I tried two different ways of analyzing with the “longer” representation of data to compare the arrival delays of each airline. I think it would be best to represent as percentage of flights on time over all flights taken. First attempt I break the data into two tables and then join them to calculate the percentage. Second attempt I tried not breaking into other tables and used only group_by, mutate, and summarise to come up with final data. In my first attempt I can see all the calculated columns and gave me more insight but the result of both attempts are the same.
Around 89 percent of AM WEST flights arrive on time and around 87 percent of Alaska flights arrive to the locations on time.
# Break into different summary tables
total_flights <- airlines_long %>%
group_by(airline) %>%
summarise(all_loc = sum(count)) #%>%
total_status <- airlines_long %>%
group_by(airline, status) %>%
summarise(total_status = sum(count))
## `summarise()` has grouped output by 'airline'. You can override using the
## `.groups` argument.
attempt_1 <- total_status %>%
left_join(total_flights) %>%
mutate(percentage = total_status/all_loc*100) %>%
print()
## Joining with `by = join_by(airline)`
## # A tibble: 4 × 5
## # Groups: airline [2]
## airline status total_status all_loc percentage
## <chr> <chr> <int> <int> <dbl>
## 1 AM WEST delayed 787 7225 10.9
## 2 AM WEST on time 6438 7225 89.1
## 3 Alaska delayed 501 3775 13.3
## 4 Alaska on time 3274 3775 86.7
# Second attempt without breaking into different tables
attempt_2 <- airlines_long %>%
group_by(airline) %>%
mutate(all_loc = sum(count),
percentage = count/all_loc*100) %>%
group_by(airline, status, all_loc) %>%
summarise(total_per = sum(percentage)) %>%
print()
## `summarise()` has grouped output by 'airline', 'status'. You can override using
## the `.groups` argument.
## # A tibble: 4 × 4
## # Groups: airline, status [4]
## airline status all_loc total_per
## <chr> <chr> <int> <dbl>
## 1 AM WEST delayed 7225 10.9
## 2 AM WEST on time 7225 89.1
## 3 Alaska delayed 3775 13.3
## 4 Alaska on time 3775 86.7
I used Microsoft Excel to generate the table for Assignment 4 and saved as csv file then uploaded to Github to load for my analysis. The table from the assignment had various empty column headers and cells. First step after loading the table in R I noticed that the empty column headers were assigned names like X and X.1 and the empty cells were taken as either empty spaces or null values.
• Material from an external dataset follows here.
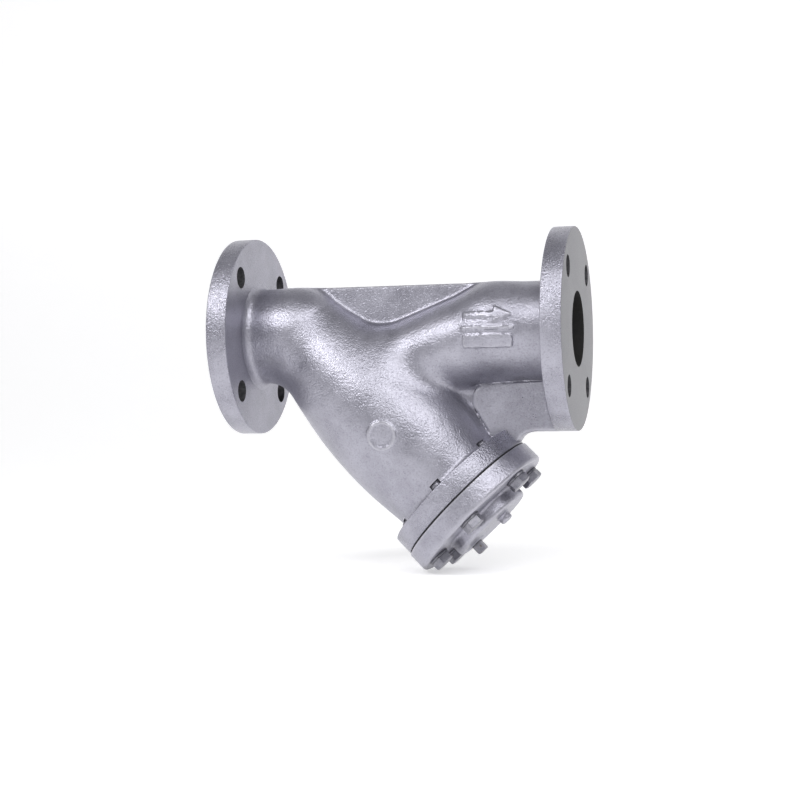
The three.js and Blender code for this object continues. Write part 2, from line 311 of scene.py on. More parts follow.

I renamed the column headers to “airlines” and “status” and changed all the empty spaces to NA values since R has built in functions to take care of NA values. Then I used the fill function going down for column “airlines” so that the values will be filled in until the next value encountered. To take care of the empty row in the table, I used the values_drop_na value in pivot_longer function to remove the empty row and used the arrival location as key called location to expand the table.
For my analysis, I first group the data by airline to get the total flights arrived for each airlines then calculated the percentage with that information. Use the mutate function to add the information to the table and then group again by airline and status. Use the summary function I was able to find the percentage in which flights arrive on time or delayed per each airline. I find that around 89 percent of AM WEST flights arrive on time and around 87 percent of Alaska flights arrive to the locations on time.